Morse had come to the courthouse the first two days of the trial, waiting to be called as a witness. In the interim, he lingered in the corridor, “entertain[ing] a large number of listeners with tales of his experiences and life in the west.” When he took the stand, he again “held the close attention of his listeners.” Julian Ralph thought he resembled “Uncle Sam” (as drawn by Conde papers). He testified that he had arrived around 1:30 p.m. on the day before the murders and had seen no one but Andrew, Abby, and Bridget Sullivan. While he and Andrew sat in the sitting room that night, he heard someone come into the house and go directly upstairs. When he went to his room at 10:30 p.m., he noticed that Lizzie’s door was shut. The next morning, he ate breakfast with Andrew and Abby and then left at 8:40 a.m. to visit other relatives. According to Howard, “He was asked a multitudinosity of questions about the marriages, first and second, the ages of everybody in any way connected with the household, and a tediosity of apparently irrelevant questions as to what they had had for breakfast, who cooked it, whether the door which was shut was locked, whether the servants whom he didn’t see at all slept, and where he passed the day preceding and subsequent to the murder.” Robinson’s cross-examination returned to the breakfast fare. As Howard explained, “Governor Robinson developed in his confidential way from Mr. Morse that . . . there was nothing mean or stingy about the breakfast.” Morse did unintentionally provide a moment of levity. When asked Lizzie Borden’s age, he calculated thirty-three. She was, in fact, thirty-two, and “shook her head vigorously at the assertion.” As the New York Times put it, “There spoke the woman.”
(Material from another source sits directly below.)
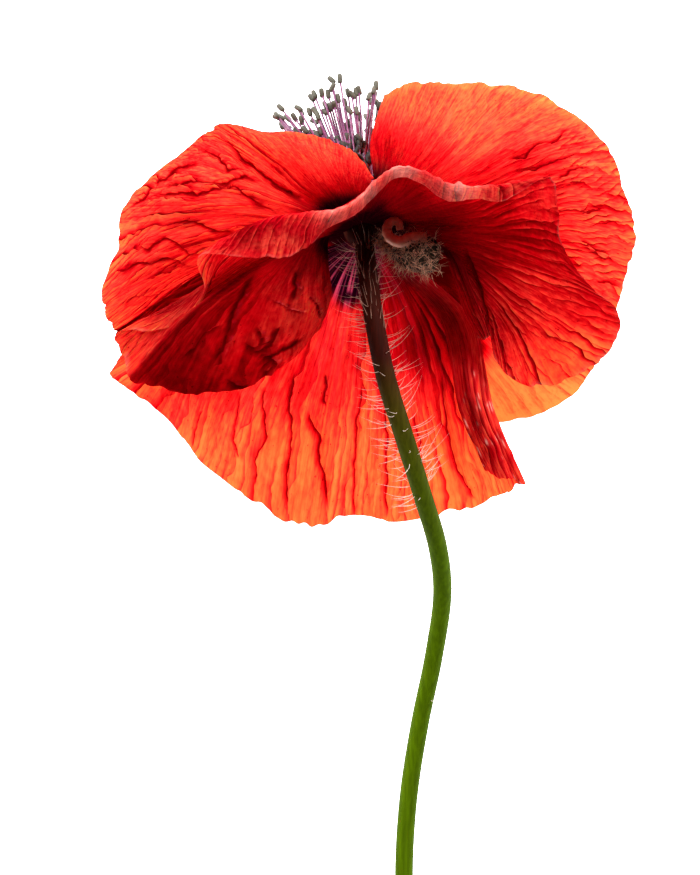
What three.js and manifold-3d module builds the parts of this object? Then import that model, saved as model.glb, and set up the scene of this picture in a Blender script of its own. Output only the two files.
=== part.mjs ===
// A common poppy flower, picked and laid on a flat surface with its back up.
// The stem rises behind the head and arches down to its cut end, which lies on the surface.
// Four crumpled petals spread from the receptacle. The two inner ones, left and right, dome down to
// margins that touch the surface. Of the two outer ones, one hangs under the stem in pleats, and the
// other stands up over it, with its margin rolled back and a wing falling to either side. One hairy
// sepal still hangs beside the stem. The pistil and its ring of stamens face away, under the petals.
// Millimetres, +Z up. Points are measured from the head, where the petals join the stem.
import * as THREE from "three";
import { mergeVertices } from "three/addons/utils/BufferGeometryUtils.js";
import Module from "manifold-3d";

const wasm = await Module();
wasm.setup();

// ---------------------------------------------------------------- driving dimensions
const HEAD = new THREE.Vector3(-0.9, 38.1, 18); // the head, from the middle of the flower's footprint
const AXIS = new THREE.Vector3(-0.16, 0.8, -0.58).normalize(); // from the stem out through the pistil
const SHEET = 0.6; // thickness of a petal or sepal
const STEM_RADIUS = 1.18;
const SEAT_GAP = 0.3; // between pieces that touch
const MERGE = 0.01; // edges shorter than this are closed up where pieces are fused
const RECEPTACLE_RADIUS = 2.0;
const RECEPTACLE_TOP = 1.3;
const RING_RADIUS = 2.5; // the ring that the stamens grow from
const RING_HEIGHT = 0.8;
const OVARY_RADIUS = 1.5;
const OVARY_LENGTH = 5.4;
const STAMENS = 40;
const STAMEN_LENGTH = 21;
const FILAMENT_RADIUS = 0.25;
const ANTHER_LENGTH = 1.6;
const ANTHER_RADIUS = 0.48;
const ROOT_RADIUS = 1.6; // of the inner row of filaments, at the ring
const ROW_STEP = 0.6; // every other filament stands this much further out
const WAIST_RADIUS = 2.4; // filaments pass the ovary this far from the axis, then lean out
const WAIST_HEIGHT = 7.6;
const UPRIGHT_LENGTH = 8; // of a filament, from its root to where it leans

// Two directions across the axis: RIGHT lies nearly level, and FRONT points up, off the surface.
const RIGHT = new THREE.Vector3(1, 0, 0).addScaledVector(AXIS, -AXIS.x).normalize();
const FRONT = new THREE.Vector3().crossVectors(RIGHT, AXIS).normalize();

const vec = ([x, y, z]) => new THREE.Vector3(x, y, z);

// A point at an angle in degrees round the axis, from FRONT towards RIGHT.
function around(degrees, radius, height) {
  const angle = THREE.MathUtils.degToRad(degrees);
  return new THREE.Vector3()
    .addScaledVector(FRONT, radius * Math.cos(angle))
    .addScaledVector(RIGHT, radius * Math.sin(angle))
    .addScaledVector(AXIS, height);
}

// ---------------------------------------------------------------- solids
function toSolid(geometry) {
  const bare = geometry.clone();
  bare.deleteAttribute("normal");
  bare.deleteAttribute("uv");
  const merged = mergeVertices(bare, 1e-4);
  return new wasm.Manifold(
    new wasm.Mesh({
      numProp: 3,
      vertProperties: new Float32Array(merged.attributes.position.array),
      triVerts: new Uint32Array(merged.index.array),
    }),
  );
}

function toGeometry(solid) {
  const mesh = solid.getMesh();
  const geometry = new THREE.BufferGeometry();
  geometry.setAttribute("position", new THREE.BufferAttribute(mesh.vertProperties, 3));
  geometry.setIndex(new THREE.BufferAttribute(mesh.triVerts, 1));
  return geometry;
}

function fuse(geometries) {
  return toGeometry(wasm.Manifold.union(geometries.map(toSolid)).simplify(MERGE));
}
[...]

To verify the prosecution’s timeline of events, a succession of witnesses traced Andrew Borden’s last walk the morning of August 4, 1892. Abraham Hart, the treasurer of Union Savings Bank, thought he looked “under the weather” when he saw him at the usual time of 9:30 a.m. John Burrill, the cashier of National Union Bank, observed Andrew speaking to “a colored man” about a loan. Andrew Borden then crossed the street and entered First Union Bank on North Main Street, where, according to Everett Cook, the cashier of First Union Bank, he stayed about ten minutes. From there, he moved on to inspect his commercial properties. He stopped to talk with Jonathan Clegg for about ten minutes about the arrangement for a new store at 92 South Main. Two carpenters, Joseph Shortsleeves and James Mather, working on the windows at Clegg’s new store, spotted him at about 10:30 a.m. (though during his cross-examination, Mather admitted that it could have been as late as 10:40 a.m.). The story took an odd turn, suggesting that Andrew Borden might have been preoccupied: He entered and walked to the back of the store. There, he picked up a broken lock and then laid it back down. He was upstairs for a few minutes. He came back downstairs, picked up the broken lock, and left the building, crossing the street. Then he stopped, recrossed the street, and greeted the carpenters. Moody cut off Shortsleeves before he could recount the conversation.
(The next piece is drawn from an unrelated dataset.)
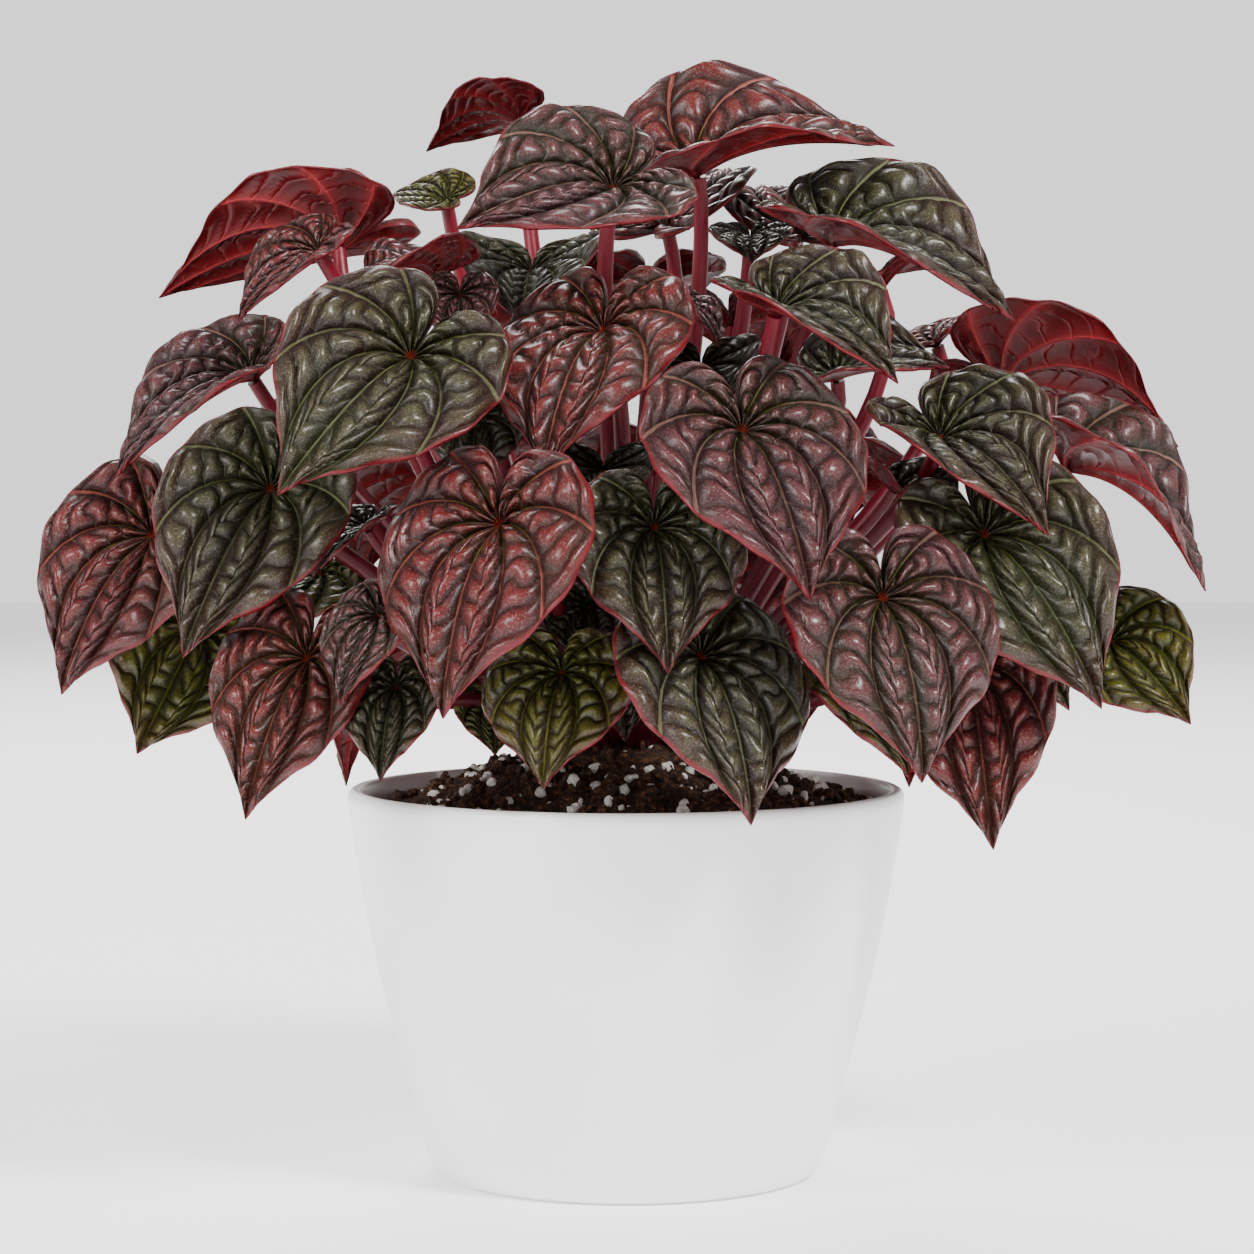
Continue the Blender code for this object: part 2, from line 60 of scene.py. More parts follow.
LEAVES = (
    Leaf("front_01", (-27, -74, 153), (-39, -90, 113), -6, 0.98, 0.05, -0.04, "bronze"),
    Leaf("front_02", (6, -66, 152), (9, -84, 122), 0, 0.95, 0.05, -0.04, "dark"),
    Leaf("front_03", (25, -66, 173), (39, -90, 138), 10, 0.95, 0.06, -0.04, "plum"),
    Leaf("front_04", (-5, -42, 195), (-18, -68, 164), 0, 0.95, 0.06, -0.04, "bronze"),
    Leaf("front_05", (16, -66, 124), (27, -84, 90), 0, 1.0, 0.05, -0.04, "dark"),
    Leaf("front_06", (-14, -56, 120), (-18, -68, 96), 0, 1.1, 0.05, -0.04, "olive"),
    Leaf("front_07", (55, -70, 137), (63, -86, 99), 5, 1.0, 0.06, -0.04, "plum"),
    Leaf("front_08", (-47, -56, 189), (-74, -80, 160), -42, 0.9, 0.06, 0.02, "dark"),
    Leaf("front_09", (-50, -60, 117), (-53, -72, 98), 0, 0.85, 0.05, 0, "dark"),
    Leaf("front_10", (-53, -68, 133), (-61, -80, 115), 0, 0.85, 0.05, 0, "plum"),
    Leaf("left_01", (-79, -42, 160), (-97, -58, 124), -38, 0.85, 0.06, 0.03, "dark"),
    Leaf("left_02", (-70, -52, 123), (-83, -64, 89), -30, 0.8, 0.06, 0.03, "bronze"),
    Leaf("left_03", (-109, -10, 149), (-130, -16, 113), -42, 0.95, 0.06, 0.02, "bronze"),
    Leaf("left_04", (-101, 12, 126), (-114, -2, 98), -50, 1.0, 0.05, 0, "olive"),
    Leaf("left_05", (-70, -14, 140), (-88, -22, 127), -30, 1.1, 0.06, 0, "olive"),
    Leaf("left_06", (-86, -8, 185), (-117, -18, 163), -18, 0.85, 0.08, 0.14, "plum"),
    Leaf("left_07", (-69, -28, 213), (-87, -34, 198), -20, 0.9, 0.08, 0.08, "bronze"),
    Leaf("left_08", (-66, -8, 215), (-109, 4, 205), 28, 0.75, 0.06, 0.16, "bronze"),
    Leaf("top_01", (17, 6, 233), (63, 12, 241), 22, 0.95, 0.06, 0.2, "bronze"),
    Leaf("top_02", (-3, -30, 227), (-37, -50, 218), -38, 0.95, 0.05, 0.08, "plum"),
    Leaf("top_03", (-26, 42, 248), (-49, 50, 242), 20, 1.0, 0.08, 0.08, "bronze"),
    Leaf("top_04", (-43, -24, 208), (-60, -38, 206), 0, 1.0, 0.08, 0.2, "bronze"),
    Leaf("top_05", (-22, 2, 210), (-24, -18, 198), 0, 1.3, 0.05, 0.15, "dark"),
    Leaf("right_01", (48, -2, 216), (89, -16, 199), 20, 0.9, 0.07, 0.2, "dark"),
    Leaf("right_02", (33, -46, 199), (59, -64, 184), 18, 0.9, 0.08, 0.2, "dark"),
    Leaf("right_03", (48, -20, 185), (73, -26, 188), 25, 1.2, 0.06, 0.12, "dark"),
    Leaf("right_04", (89, 14, 184), (131, 16, 170), -42, 0.9, 0.06, 0.05, "bronze"),
    Leaf("right_05", (70, -36, 171), (92, -60, 151), 20, 0.88, 0.08, 0.2, "dark"),
    Leaf("right_06", (102, -8, 164), (134, -12, 137), 12, 1.0, 0.08, 0.2, "plum"),
    Leaf("right_07", (79, -46, 150), (104, -60, 113), 42, 0.88, 0.06, 0.03, "dark"),
    Leaf("right_08", (113, -2, 124), (130, -14, 106), 45, 1.0, 0.06, 0.03, "olive"),
    Leaf("right_09", (77, -36, 120), (81, -52, 81), 18, 0.75, 0.06, 0.03, "bronze"),
    Leaf("right_10", (86, -14, 127), (101, -24, 110), 30, 1.0, 0.06, 0, "dark"),
    Leaf("right_11", (47, -50, 117), (62, -60, 98), 10, 0.85, 0.05, 0, "olive"),
    Leaf("rear_01", (-43, 30, 228), (-57, 37, 230), -30, 1.1, 0.06, 0.05, "olive"),
    Leaf("rear_02", (29, 6, 218), (29, -8, 212), 0, 1.1, 0.06, 0.05, "dark"),
    Leaf("rear_03", (41, 30, 219), (34, 56, 233), 0, 1.1, 0.06, 0.10, "bronze"),
    Leaf("rear_04", (10, 29, 221), (26, 55, 237), 0, 1.1, 0.06, 0.10, "bronze"),
    Leaf("rear_05", (61, 30, 207), (78, 50, 214), -20, 1.1, 0.06, 0.05, "bronze"),
    Leaf("rear_06", (75, 36, 194), (88, 46, 202), -10, 1.1, 0.06, 0.05, "bronze"),
)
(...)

From Julian Ralph’s vantage point, he could see Moody’s restless hands: “He kept both hands behind him and busied them with his coattails violently and incessantly. He did his coattails up in a bundle, he rolled them up like a scroll, he tied them in a knot, he jiggled them with his fingers, and he pulled them apart.” Ralph concluded that each action corresponded to Moody’s emotional response to the witness: “Rolling them up indicated plain sailing, doing them up in a bundle meant triumphant success, knotting them up only occurred when the witness was obtuse, and sundering them indicated a failure to get the witness to understand him.” Howard fastened on to the one comical interlude in the testimony of Jonathan Clegg, the haberdasher: “Moody yelled himself red in the face that he might make the deaf Clegg hear, while Clegg yelled himself pale in the gills on the supposition that as he couldn’t hear himself Moody was in the same condition.”
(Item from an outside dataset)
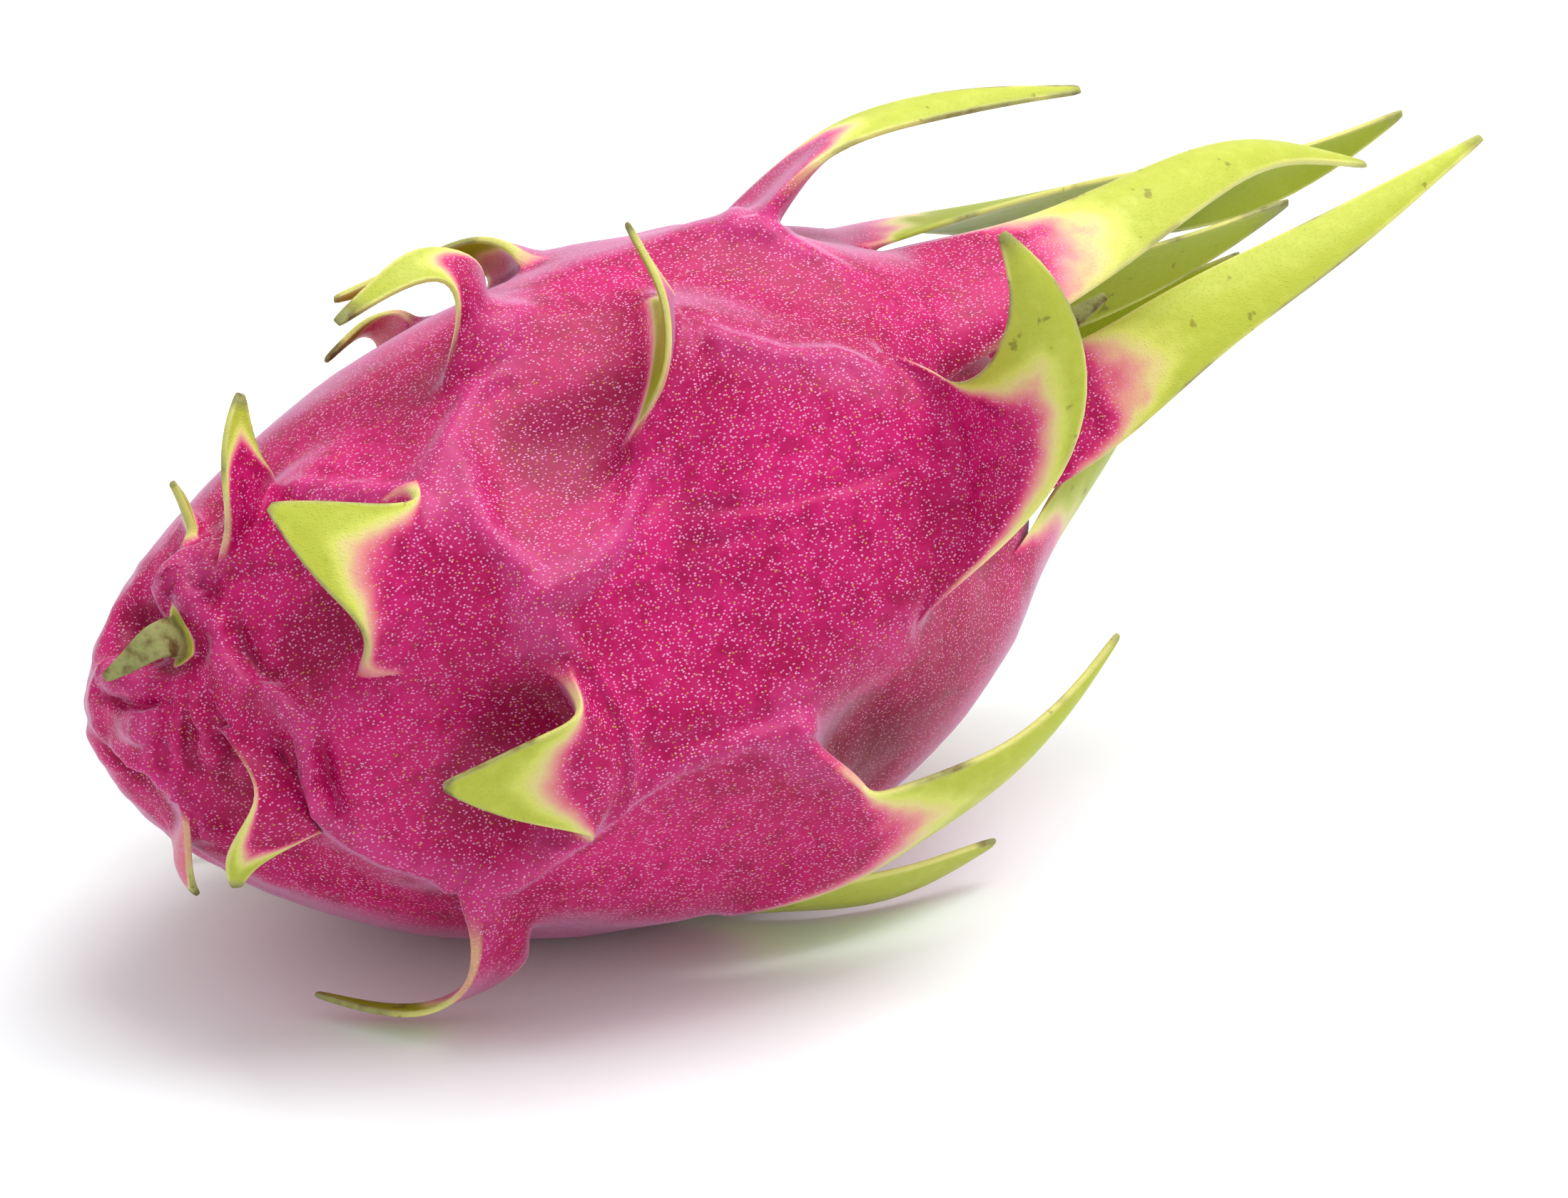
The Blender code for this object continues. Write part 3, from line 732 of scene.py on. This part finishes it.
CREASES = (
    Crease(1.0, 1.7, ((-7.5, 42), (-11, 48), (-14, 54), (-20, 58), (-27, 60), (-25.5, 67))),
    Crease(-0.5, 1.2, ((-9, 46), (-12.5, 53), (-17, 60), (-23, 64), (-23, 70))),
    Crease(0.9, 1.6, ((-24, 65), (-23.5, 70), (-21, 78), (-19.5, 86), (-20, 92), (-22, 97))),
    Crease(-1.5, 1.3, ((-44, 66), (-41, 60), (-38, 56))),
    Crease(-0.8, 1.0, ((-42.5, 72), (-40.5, 64), (-36.5, 59))),
    Crease(0.9, 1.5, ((-47, 104), (-43, 111), (-37, 114), (-35, 121))),
    Crease(0.8, 1.5, ((-35.5, 115), (-30, 113), (-26.5, 107), (-24, 101))),
    Crease(0.8, 1.3, ((-24, 101), (-19.5, 96), (-14, 92), (-5, 91), (2, 91))),
    Crease(-0.5, 1.2, ((-19, 88), (-11, 88), (1, 89))),
    Crease(0.7, 1.5, ((1, 91), (2, 96), (7, 104), (14.5, 116))),
    Crease(-0.45, 1.0, ((-7, 52), (1.5, 56), (7.5, 58), (15.5, 59), (25.5, 59))),
    Crease(-0.35, 0.9, ((-8.5, 57), (-3, 60), (4, 61.5), (11.5, 62))),
    Crease(0.8, 1.6, ((2.5, 28), (6.5, 32), (12.5, 37), (19.5, 39), (23, 44))),
    Crease(-0.7, 1.2, ((3.5, 25), (3.5, 31), (1.5, 37), (-2, 41), (-5.5, 46), (-10, 51))),
    Crease(-0.4, 1.0, ((-0.5, 44), (-4, 48), (-6.5, 51))),
    Crease(0.7, 1.6, ((28.5, -8), (21, 5), (25.5, 7))),
    Crease(0.6, 1.6, ((21, 5), (27, 14), (31, 21))),
    Crease(0.9, 1.6, ((-10, 4), (-18, 12), (-24, 20), (-30, 30))),
    Crease(0.8, 1.6, ((-26, 26), (-28, 43), (-25, 58))),
    Crease(0.7, 1.4, ((-33, 33), (-38, 22), (-42, 12))),
    # The lump over the stem's scar, the groove beside it and the scar itself.
    Crease(3.2, 3.2, ((-54.5, 8), (-55, 15))),
    Crease(-2.0, 1.2, ((-53, 6), (-53, 23), (-54, 28))),
    Crease(-2.5, 2.0, ((-59, -26), (-59.5, -8), (-60, 8))),
    # The lip under the scar, and the fold that runs below it round the end.
    Crease(2.6, 2.6, ((-63.5, -6), (-63, 23), (-61.8, 36))),
    Crease(-1.8, 0.9, ((-64.5, -10), (-63.8, 36), (-62, 51), (-60.5, 52))),
    Crease(-0.9, 1.0, ((-65.5, 168), (-63.5, 139), (-60, 114))),
    # Gathers between the lip and the cheek.
    Crease(1.6, 1.8, ((-54, 28), (-54.5, 36), (-55.5, 47), (-54, 59), (-52, 64), (-49.5, 72))),
    Crease(-1.1, 1.0, ((-53, 33), (-53.5, 45), (-52.5, 56), (-51, 60))),
    Crease(-1.2, 1.0, ((-60, 49), (-60.5, 69), (-62, 97))),
    Crease(-1.2, 0.9, ((-58.8, 52), (-59.5, 72), (-60, 99))),
    Crease(-1.2, 0.9, ((-57.5, 56), (-57, 69), (-56.5, 82), (-57.5, 96))),
    Crease(0.8, 1.0, ((-58.2, 54), (-58.3, 70), (-58.5, 92))),
    # The cheek's own pleats, and the groove along its right side.
    Crease(1.6, 1.6, ((-51.5, 65), (-49.7, 72), (-49.2, 76), (-49.2, 90), (-48, 99))),
    Crease(-1.8, 1.1, ((-48.2, 77), (-47.8, 89), (-46.3, 99))),
    Crease(-1.3, 0.8, ((-51.8, 74), (-51.8, 88), (-50.8, 97))),
    Crease(-1.2, 0.8, ((-50.4, 76), (-50.4, 88), (-49.4, 98))),
    Crease(1.2, 1.4, ((-65, 111), (-62.5, 105), (-60.5, 117), (-57.5, 125))),
)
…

What nugget Shortsleeves might have revealed paled before the excitement caused by the next witness, Bridget Sullivan, the Bordens’ twenty-six-year-old housekeeper. She was, in the words of Joe Howard, “a sensation.” He explained: “Her disappearance from the Borden premises two days after the tragedy, and her whereabouts since that day, have been a mystery.” She had, in fact, been employed by Mrs. Hunt at the New Bedford jail. She would have made a popular suspect but for Lizzie Borden’s own account of her movements on the day of the murders. Like Lizzie, she was known to be at the house during the murders; some even wondered if she might have been an accomplice. Others still resented the contrast between the two women’s circumstances: Bridget may have lived at a jail, yet, as the Sun reported: “Bridget goes shopping and knocks about the streets of New Bedford alone, or in any company she pleases, whenever she likes.” She was also suspiciously well-dressed: she wore a dress made of brown serge with lace around the neck and sported a black Van Dyck hat with a large feather. Ralph noticed that “Kid gloves of generous size concealed her hands.” Howard divined in the shape of her mouth “a love for the good things in life.” But her posture revealed her anxiety, for “she leaned on the left side of the rail, looked straight at Mr. Moody, and spoke so low that he had to tell her to speak louder.”